Là encore, la série puise aux meilleures sources puisque Lior Raz, l’acteur qui tient le rôle principal et a coécrit le scénario avec Issacharoff, est lui-même un vétéran de l’une de ces unités secrètes. Une période sur laquelle il rechigne à revenir, préférant souligner l’accueil oecuménique reçu par la série.
« En l’écrivant avec Avi, nous nous demandions qui allait nous tomber dessus en premier : les juifs, les Arabes, les gauchistes, les mecs de droite. C’est un sujet si sensible…, confie-t-il. Mais à notre grande surprise, ils ont tous aimé. Tous ! »
Sans cet équilibre des points de vue, « Fauda » n’aurait probablement pas vu le jour.
Très à cheval sur la façon dont les Palestiniens sont montrés à l’écran, les acteurs arabes israéliens qui composent la moitié du casting ont dû surmonter les a priori de leur propre communauté. D’autant que le tournage de la première saison, en juillet et août derniers, s’est déroulé dans un climat bien peu propice à l’harmonie judéo-arabe : au même moment, Tsahal et le Hamas s’affrontaient durement dans la bande de Gaza.
Entre deux courses aux abris pour se protéger des tirs de roquettes, l’équipe de « Fauda » a pourtant tenu bon. « Peut-être est-ce justement à cause de ces circonstances dramatiques, mais l’ambiance du tournage était vraiment harmonieuse », se souvient Maria Feldman, la productrice.
Tout avait pourtant failli basculer à la fin juillet, au moment de filmer les scènes d’action à Kfar Qassem.

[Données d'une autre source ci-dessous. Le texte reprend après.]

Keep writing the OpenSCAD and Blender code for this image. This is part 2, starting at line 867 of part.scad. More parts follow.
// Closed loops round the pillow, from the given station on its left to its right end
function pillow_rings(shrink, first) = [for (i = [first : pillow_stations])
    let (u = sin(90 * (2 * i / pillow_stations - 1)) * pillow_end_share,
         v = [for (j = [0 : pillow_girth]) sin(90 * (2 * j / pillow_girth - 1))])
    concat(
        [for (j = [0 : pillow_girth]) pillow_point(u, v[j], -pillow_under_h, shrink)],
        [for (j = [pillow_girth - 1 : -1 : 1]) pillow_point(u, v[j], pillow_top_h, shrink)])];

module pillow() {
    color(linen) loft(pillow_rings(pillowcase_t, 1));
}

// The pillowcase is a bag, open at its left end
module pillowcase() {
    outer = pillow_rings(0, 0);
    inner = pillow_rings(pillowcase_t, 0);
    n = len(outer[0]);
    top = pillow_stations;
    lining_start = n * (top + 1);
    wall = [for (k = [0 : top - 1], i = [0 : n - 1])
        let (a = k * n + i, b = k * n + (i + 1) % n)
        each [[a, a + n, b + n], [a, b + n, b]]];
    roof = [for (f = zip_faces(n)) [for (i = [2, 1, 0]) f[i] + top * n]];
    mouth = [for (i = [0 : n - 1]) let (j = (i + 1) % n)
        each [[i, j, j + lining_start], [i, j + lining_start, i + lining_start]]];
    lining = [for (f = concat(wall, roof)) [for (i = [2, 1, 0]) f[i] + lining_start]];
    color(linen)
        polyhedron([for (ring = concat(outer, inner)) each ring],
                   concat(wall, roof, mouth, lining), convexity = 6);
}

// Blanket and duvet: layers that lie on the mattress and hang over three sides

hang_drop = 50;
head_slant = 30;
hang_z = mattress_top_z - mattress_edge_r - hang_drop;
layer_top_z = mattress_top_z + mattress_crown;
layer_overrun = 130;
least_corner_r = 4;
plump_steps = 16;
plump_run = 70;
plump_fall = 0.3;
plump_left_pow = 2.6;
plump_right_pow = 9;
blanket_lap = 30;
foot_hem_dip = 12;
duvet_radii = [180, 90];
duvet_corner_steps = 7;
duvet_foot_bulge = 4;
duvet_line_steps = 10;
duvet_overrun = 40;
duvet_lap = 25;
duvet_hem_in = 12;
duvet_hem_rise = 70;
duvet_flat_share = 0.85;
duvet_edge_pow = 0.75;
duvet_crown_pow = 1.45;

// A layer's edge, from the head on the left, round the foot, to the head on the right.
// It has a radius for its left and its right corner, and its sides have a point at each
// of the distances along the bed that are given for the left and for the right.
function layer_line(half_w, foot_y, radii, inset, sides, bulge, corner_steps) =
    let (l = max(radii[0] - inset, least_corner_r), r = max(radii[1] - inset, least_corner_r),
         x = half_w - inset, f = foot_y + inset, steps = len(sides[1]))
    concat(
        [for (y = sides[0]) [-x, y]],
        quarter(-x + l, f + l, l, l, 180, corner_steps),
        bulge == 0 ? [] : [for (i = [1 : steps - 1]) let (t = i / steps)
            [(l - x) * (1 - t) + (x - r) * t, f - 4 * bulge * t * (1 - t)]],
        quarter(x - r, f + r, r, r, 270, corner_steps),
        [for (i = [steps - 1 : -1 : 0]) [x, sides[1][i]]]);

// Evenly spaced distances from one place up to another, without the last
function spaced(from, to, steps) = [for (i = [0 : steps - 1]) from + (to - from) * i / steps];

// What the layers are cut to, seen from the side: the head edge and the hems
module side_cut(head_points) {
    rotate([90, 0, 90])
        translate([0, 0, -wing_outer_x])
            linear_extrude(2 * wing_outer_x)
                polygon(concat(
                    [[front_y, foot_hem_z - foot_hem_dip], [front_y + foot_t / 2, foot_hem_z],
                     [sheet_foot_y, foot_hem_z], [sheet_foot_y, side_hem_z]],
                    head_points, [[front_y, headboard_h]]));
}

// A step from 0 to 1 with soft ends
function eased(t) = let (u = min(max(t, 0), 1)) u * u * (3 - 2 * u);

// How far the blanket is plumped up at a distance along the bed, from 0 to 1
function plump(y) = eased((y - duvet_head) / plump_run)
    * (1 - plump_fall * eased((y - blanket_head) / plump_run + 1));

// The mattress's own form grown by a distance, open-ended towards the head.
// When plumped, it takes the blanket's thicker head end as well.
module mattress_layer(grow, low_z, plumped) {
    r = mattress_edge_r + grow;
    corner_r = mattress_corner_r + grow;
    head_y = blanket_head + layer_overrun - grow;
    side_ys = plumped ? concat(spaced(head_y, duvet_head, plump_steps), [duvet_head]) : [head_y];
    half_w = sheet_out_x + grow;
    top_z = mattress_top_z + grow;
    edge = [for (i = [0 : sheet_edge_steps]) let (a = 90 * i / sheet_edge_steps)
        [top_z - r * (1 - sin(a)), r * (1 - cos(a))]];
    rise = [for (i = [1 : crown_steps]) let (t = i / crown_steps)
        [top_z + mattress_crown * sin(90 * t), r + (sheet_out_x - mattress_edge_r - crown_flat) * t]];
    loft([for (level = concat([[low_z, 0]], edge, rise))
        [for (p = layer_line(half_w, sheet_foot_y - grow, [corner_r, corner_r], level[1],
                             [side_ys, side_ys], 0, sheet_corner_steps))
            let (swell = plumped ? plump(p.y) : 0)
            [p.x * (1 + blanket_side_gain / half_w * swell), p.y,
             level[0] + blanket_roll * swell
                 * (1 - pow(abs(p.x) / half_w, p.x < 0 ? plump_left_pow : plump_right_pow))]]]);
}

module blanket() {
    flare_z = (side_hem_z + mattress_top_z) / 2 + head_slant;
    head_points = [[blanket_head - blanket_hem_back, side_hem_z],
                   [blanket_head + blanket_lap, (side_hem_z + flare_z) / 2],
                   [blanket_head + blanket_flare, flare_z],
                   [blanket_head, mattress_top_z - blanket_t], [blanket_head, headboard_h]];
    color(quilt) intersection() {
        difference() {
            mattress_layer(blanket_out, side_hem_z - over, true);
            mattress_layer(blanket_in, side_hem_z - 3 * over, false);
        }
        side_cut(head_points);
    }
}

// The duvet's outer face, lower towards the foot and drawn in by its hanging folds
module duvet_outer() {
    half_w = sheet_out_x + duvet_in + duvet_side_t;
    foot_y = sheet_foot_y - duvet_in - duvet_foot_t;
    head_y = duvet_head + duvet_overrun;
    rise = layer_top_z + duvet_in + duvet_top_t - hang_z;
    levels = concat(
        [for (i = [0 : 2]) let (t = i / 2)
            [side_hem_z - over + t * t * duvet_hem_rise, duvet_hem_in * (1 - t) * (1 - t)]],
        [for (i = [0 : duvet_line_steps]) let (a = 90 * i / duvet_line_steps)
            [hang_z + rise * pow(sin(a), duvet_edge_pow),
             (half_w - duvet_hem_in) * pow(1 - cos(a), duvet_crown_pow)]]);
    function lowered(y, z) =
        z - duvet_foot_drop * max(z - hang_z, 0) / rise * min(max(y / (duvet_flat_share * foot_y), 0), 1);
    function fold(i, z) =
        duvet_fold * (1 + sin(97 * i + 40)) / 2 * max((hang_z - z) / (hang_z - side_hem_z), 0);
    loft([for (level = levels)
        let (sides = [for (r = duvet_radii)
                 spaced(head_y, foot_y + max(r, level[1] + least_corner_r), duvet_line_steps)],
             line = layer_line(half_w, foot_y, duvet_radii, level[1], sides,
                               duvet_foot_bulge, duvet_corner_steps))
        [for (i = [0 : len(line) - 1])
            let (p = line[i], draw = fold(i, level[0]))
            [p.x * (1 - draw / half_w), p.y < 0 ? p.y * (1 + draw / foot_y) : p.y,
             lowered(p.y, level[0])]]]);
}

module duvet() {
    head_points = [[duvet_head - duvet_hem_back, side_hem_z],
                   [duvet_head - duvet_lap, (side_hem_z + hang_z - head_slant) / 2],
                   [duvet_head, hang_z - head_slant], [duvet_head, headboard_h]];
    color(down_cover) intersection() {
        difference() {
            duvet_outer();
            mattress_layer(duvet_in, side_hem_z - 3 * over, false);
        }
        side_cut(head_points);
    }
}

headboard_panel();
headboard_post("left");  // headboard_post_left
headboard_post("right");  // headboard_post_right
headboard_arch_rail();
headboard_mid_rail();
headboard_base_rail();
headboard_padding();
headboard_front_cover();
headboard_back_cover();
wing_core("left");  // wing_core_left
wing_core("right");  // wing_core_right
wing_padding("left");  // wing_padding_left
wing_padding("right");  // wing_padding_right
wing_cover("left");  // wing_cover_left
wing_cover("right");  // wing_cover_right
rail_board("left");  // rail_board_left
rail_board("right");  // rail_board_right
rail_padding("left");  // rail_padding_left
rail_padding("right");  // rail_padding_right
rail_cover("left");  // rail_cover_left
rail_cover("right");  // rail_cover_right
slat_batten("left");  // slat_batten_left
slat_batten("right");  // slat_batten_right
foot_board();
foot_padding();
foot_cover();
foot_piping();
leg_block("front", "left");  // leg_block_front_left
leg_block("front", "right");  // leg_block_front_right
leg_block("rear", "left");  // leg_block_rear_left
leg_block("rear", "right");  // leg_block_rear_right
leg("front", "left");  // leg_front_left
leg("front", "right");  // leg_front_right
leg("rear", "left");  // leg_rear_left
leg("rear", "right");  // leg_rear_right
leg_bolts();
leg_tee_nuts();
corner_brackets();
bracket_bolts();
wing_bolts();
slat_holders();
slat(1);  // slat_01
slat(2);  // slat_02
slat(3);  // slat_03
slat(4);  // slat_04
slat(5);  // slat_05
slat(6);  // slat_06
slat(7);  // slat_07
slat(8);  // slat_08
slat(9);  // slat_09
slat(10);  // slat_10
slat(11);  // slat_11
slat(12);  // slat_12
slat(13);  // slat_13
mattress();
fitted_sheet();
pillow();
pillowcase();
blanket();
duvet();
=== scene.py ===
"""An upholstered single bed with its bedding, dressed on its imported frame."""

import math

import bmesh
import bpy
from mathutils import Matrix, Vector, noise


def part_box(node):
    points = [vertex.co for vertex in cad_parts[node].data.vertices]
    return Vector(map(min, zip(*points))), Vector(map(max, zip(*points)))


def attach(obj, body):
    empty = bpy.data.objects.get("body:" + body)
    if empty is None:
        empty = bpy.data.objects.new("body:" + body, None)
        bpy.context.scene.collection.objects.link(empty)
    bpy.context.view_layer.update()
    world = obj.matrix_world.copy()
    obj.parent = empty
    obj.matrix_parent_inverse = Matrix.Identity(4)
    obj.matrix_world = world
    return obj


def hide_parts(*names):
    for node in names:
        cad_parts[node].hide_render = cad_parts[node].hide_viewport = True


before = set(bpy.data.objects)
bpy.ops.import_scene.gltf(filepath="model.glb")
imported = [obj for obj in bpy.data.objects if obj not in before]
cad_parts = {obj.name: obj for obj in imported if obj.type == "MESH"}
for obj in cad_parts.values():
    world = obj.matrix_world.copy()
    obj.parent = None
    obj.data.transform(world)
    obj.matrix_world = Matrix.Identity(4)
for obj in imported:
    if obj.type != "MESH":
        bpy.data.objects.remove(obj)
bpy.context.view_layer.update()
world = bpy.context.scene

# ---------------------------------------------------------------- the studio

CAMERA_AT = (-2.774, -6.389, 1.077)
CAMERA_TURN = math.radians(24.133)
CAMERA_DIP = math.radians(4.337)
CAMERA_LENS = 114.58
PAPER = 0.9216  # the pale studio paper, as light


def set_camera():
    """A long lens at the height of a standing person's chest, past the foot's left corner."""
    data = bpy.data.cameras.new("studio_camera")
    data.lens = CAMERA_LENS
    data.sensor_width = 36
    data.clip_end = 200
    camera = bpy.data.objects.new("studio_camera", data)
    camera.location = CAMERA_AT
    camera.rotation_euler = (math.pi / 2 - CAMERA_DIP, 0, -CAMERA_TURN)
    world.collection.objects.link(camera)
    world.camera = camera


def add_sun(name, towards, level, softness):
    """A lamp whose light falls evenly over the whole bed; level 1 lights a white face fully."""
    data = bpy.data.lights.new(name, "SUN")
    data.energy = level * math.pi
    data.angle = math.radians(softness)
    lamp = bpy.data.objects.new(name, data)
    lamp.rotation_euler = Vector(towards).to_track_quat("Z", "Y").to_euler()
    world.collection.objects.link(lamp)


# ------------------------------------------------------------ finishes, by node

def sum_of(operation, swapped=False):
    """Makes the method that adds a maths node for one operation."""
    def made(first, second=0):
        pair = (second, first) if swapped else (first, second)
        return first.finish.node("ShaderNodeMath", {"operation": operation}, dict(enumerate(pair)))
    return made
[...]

L’offensive terrestre de Tsahal dans Gaza avait débuté deux jours avant, les morts s’accumulaient, et la production s’inquiétait des réactions des habitants de ce gros village arabe israélien, situé à la frontière de la Cisjordanie, dans ce contexte d’extrême tension. Sentant poindre la rébellion, Maria Feldman avait alors tenté un coup de poker : dans un mail envoyé à l’ensemble de l’équipe, la veille du tournage, elle prévenait que ceux qui souhaitaient quitter l’aventure étaient libres de le faire. Le lendemain, tout le monde était présent.